Shirt advertising is a relatively recent development in big-time professional soccer. The first European first-division team to wear shirt advertising was Eintracht Braunschweig of West Germany in 1973 ("Jagermeister"), and it has grown from there. The last major European team to give in to the seemingly inevitable and put a sponsor's name on its uniforms was Barcelona just a few seasons ago. Fans have gotten used to the fact that their favorite team's shirts don't say Inter, Portland, etc., they say Pirelli, Alaska Airlines, etc. Still, as traditions go, this is a fairly new one.
So, it comes as something of a surprise to read this in a Newark Evening News story about a game in New Jersey on Feb. 22, 1887, 125 years ago today: "The Rovers appeared in yellow shirts, across the front of which were the words Hargreave Manufacturing Company Rovers, navy blue trunks, red stockings, shoes and shin guards." It's not just the advertising that's arresting. It's also the Colombia-like colors. Thanks to black-and-white photographs, it's easy to think of early soccer as being strictly in shades of grey, with Roy G. Biv not in attendance.

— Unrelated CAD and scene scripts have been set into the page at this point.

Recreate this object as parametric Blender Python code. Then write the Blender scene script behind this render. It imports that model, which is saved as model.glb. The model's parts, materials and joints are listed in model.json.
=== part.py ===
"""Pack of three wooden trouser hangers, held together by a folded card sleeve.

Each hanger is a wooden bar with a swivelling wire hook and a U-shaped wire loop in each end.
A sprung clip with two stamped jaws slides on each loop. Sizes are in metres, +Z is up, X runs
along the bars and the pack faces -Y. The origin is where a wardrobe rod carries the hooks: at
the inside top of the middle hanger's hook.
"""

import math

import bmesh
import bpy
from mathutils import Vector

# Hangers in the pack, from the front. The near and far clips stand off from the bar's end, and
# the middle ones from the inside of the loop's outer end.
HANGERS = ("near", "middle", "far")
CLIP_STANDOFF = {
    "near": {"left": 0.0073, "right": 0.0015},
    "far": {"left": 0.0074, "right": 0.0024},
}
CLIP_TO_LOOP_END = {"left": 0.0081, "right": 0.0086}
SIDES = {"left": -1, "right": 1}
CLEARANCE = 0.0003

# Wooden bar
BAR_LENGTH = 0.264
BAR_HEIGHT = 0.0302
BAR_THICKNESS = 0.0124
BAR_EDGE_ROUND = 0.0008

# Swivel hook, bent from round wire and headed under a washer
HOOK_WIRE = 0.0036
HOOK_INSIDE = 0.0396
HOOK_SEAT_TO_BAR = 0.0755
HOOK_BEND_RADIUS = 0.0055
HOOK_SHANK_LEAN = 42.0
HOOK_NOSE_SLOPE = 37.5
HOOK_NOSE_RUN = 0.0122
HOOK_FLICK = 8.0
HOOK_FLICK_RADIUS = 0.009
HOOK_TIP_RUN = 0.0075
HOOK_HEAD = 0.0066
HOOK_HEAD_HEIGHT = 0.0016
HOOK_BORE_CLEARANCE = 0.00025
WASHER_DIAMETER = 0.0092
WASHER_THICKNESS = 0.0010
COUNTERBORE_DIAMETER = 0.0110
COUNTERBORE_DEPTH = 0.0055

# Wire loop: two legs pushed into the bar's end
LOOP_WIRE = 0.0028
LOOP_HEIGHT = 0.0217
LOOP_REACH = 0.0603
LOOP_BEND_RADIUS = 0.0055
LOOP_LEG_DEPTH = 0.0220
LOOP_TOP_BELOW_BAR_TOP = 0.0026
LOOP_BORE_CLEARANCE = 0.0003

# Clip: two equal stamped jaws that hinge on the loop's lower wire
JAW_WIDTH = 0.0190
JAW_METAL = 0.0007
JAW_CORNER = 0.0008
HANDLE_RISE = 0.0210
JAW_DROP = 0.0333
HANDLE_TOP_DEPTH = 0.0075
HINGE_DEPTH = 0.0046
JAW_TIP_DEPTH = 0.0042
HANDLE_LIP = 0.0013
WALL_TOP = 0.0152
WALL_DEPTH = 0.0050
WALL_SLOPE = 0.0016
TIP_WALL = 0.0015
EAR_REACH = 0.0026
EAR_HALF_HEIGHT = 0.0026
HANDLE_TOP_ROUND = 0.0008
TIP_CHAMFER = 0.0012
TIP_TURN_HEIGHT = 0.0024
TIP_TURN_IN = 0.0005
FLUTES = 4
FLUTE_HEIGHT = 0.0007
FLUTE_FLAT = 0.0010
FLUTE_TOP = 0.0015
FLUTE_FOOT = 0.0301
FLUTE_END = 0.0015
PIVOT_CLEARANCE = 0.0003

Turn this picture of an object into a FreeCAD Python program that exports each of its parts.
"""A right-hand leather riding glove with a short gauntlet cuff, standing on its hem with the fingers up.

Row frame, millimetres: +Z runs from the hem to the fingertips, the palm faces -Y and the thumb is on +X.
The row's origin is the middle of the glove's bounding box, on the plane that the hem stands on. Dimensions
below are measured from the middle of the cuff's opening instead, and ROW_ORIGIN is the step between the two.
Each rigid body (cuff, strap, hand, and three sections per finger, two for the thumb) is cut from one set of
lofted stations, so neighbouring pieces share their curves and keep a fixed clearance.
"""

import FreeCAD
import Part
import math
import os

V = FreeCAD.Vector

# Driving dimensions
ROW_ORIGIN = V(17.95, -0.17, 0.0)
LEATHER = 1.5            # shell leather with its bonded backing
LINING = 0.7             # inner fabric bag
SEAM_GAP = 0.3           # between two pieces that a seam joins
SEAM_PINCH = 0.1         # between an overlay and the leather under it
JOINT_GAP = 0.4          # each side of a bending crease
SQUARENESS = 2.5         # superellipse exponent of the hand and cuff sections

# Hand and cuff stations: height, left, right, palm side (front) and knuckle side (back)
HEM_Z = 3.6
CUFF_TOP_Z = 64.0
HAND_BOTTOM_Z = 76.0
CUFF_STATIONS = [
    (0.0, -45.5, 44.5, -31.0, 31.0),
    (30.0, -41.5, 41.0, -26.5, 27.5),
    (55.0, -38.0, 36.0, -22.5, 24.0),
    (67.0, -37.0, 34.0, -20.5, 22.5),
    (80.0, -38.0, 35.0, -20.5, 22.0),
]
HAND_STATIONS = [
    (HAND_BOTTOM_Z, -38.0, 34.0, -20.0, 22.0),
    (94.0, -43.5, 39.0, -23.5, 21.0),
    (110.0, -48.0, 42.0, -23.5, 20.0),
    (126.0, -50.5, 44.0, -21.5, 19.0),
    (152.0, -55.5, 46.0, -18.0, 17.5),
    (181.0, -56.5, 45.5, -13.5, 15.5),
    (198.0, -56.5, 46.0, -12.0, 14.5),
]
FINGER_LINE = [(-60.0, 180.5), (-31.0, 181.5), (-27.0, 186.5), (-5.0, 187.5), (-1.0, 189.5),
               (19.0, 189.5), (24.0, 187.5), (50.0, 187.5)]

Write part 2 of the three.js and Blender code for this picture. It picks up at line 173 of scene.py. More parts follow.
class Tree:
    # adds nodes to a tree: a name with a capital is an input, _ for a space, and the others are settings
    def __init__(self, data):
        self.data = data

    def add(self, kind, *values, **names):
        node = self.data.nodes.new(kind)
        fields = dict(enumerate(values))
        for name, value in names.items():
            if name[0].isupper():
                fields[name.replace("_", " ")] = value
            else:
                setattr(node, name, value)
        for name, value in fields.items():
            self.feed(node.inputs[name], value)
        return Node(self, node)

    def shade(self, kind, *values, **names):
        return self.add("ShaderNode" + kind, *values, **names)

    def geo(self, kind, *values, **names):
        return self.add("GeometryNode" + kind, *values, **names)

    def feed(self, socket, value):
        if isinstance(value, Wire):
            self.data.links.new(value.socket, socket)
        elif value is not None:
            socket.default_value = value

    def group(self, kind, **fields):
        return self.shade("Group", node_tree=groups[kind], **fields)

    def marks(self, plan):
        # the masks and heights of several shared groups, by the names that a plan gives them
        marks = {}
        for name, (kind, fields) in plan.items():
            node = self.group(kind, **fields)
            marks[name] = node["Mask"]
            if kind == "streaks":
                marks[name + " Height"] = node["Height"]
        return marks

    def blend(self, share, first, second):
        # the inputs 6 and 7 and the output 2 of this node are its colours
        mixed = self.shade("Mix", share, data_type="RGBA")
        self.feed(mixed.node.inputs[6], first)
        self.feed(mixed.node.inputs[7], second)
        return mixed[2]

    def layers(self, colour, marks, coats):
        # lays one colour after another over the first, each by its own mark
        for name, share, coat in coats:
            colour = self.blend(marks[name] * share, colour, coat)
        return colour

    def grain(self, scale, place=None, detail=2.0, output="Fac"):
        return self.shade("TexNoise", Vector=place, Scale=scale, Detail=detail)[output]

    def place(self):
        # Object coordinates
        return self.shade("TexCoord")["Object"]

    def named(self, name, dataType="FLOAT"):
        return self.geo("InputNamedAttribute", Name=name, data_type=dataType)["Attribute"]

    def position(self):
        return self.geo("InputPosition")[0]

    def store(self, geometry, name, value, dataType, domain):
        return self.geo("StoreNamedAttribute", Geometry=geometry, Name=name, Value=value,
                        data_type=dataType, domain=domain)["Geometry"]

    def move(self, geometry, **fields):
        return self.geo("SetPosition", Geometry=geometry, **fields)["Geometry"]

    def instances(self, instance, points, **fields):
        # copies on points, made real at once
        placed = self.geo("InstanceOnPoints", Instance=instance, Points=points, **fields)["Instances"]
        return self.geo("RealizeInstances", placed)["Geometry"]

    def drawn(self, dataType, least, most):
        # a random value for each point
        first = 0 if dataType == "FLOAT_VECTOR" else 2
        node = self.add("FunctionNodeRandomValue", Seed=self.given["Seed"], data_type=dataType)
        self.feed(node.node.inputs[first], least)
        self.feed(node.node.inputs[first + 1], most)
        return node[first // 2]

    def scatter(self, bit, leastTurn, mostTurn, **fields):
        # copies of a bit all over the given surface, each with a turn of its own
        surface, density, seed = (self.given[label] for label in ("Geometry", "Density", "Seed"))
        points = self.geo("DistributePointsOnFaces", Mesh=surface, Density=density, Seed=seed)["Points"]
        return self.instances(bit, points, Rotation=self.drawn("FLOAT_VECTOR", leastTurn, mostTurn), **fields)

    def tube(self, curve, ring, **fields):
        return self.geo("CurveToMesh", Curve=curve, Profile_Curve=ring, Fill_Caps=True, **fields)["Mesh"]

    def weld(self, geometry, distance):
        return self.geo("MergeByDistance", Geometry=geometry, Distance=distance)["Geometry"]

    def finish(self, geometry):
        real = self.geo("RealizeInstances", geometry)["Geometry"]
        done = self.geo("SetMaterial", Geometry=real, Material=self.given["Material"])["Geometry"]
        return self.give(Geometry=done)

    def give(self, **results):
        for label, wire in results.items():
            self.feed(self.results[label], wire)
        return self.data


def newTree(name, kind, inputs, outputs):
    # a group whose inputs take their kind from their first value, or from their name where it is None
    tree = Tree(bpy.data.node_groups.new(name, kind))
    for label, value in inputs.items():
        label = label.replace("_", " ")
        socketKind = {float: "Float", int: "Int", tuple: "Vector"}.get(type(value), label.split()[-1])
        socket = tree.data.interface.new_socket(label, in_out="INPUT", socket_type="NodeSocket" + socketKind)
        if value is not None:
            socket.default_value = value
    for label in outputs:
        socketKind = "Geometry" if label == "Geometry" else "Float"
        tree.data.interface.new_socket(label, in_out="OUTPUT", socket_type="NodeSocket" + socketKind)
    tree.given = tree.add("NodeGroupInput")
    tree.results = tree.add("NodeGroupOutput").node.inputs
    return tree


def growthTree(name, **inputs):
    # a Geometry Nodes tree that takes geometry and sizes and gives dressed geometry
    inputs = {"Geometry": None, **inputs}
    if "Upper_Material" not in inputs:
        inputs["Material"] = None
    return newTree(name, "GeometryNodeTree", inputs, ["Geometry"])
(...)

The team being described in that newspaper story is the Fall River Rovers from Massachusetts, who still were known in Fall River as the County Street Rovers (and who are shown above in a 1886 photo, without advertising). The game was an early classic of American soccer, a Washington's Birthday friendly in Kearny, N.J., between the Fall River Rovers and ONT of Kearny, who were named after a consumer product but didn't wear that name on their shirts. In 1887, these were perhaps the two best teams in American soccer. The Fall River team fell behind early, but rallied to gain a 3-2 victory on two goals in the waning minutes of the game.The game was part of a passing of the torch from Kearny to Fall River. ONT had won the first two American Football Association Cup titles in 1885 and 1886, and won a third six weesk after this game, but Fall River Rovers won the AFA Cup in 1888 and 1889, the first two of seven consecutive triumphs in that tournament by New England teams.
That one newspaper reference is the only indication I've ever seen of the idea that shirt advertising existed in American soccer 100 years before it became standard in Europe, so it probably was a one-time thing. It doesn't seem to have been an indication of a larger trend. True, many American teams, particularly between about 1910 and 1950, have worn on their shirts the names of the companies that owned or sponsored them, but I don't think that counts as the same thing. Some of those were factory teams. Most of the companies named on those shirts had much greater involvement with the teams than just as a buyer of advertising space.
What was the Hargreave Manufacturing Company? I'm not sure. The Fall River city directory for 1887 doesn't include a company by that name, but it does show a Hargraves Manufacturing Company, which made soap. A misspelling on the shirts? Unlikely. A misspelling by the newspaper? Quite possibly.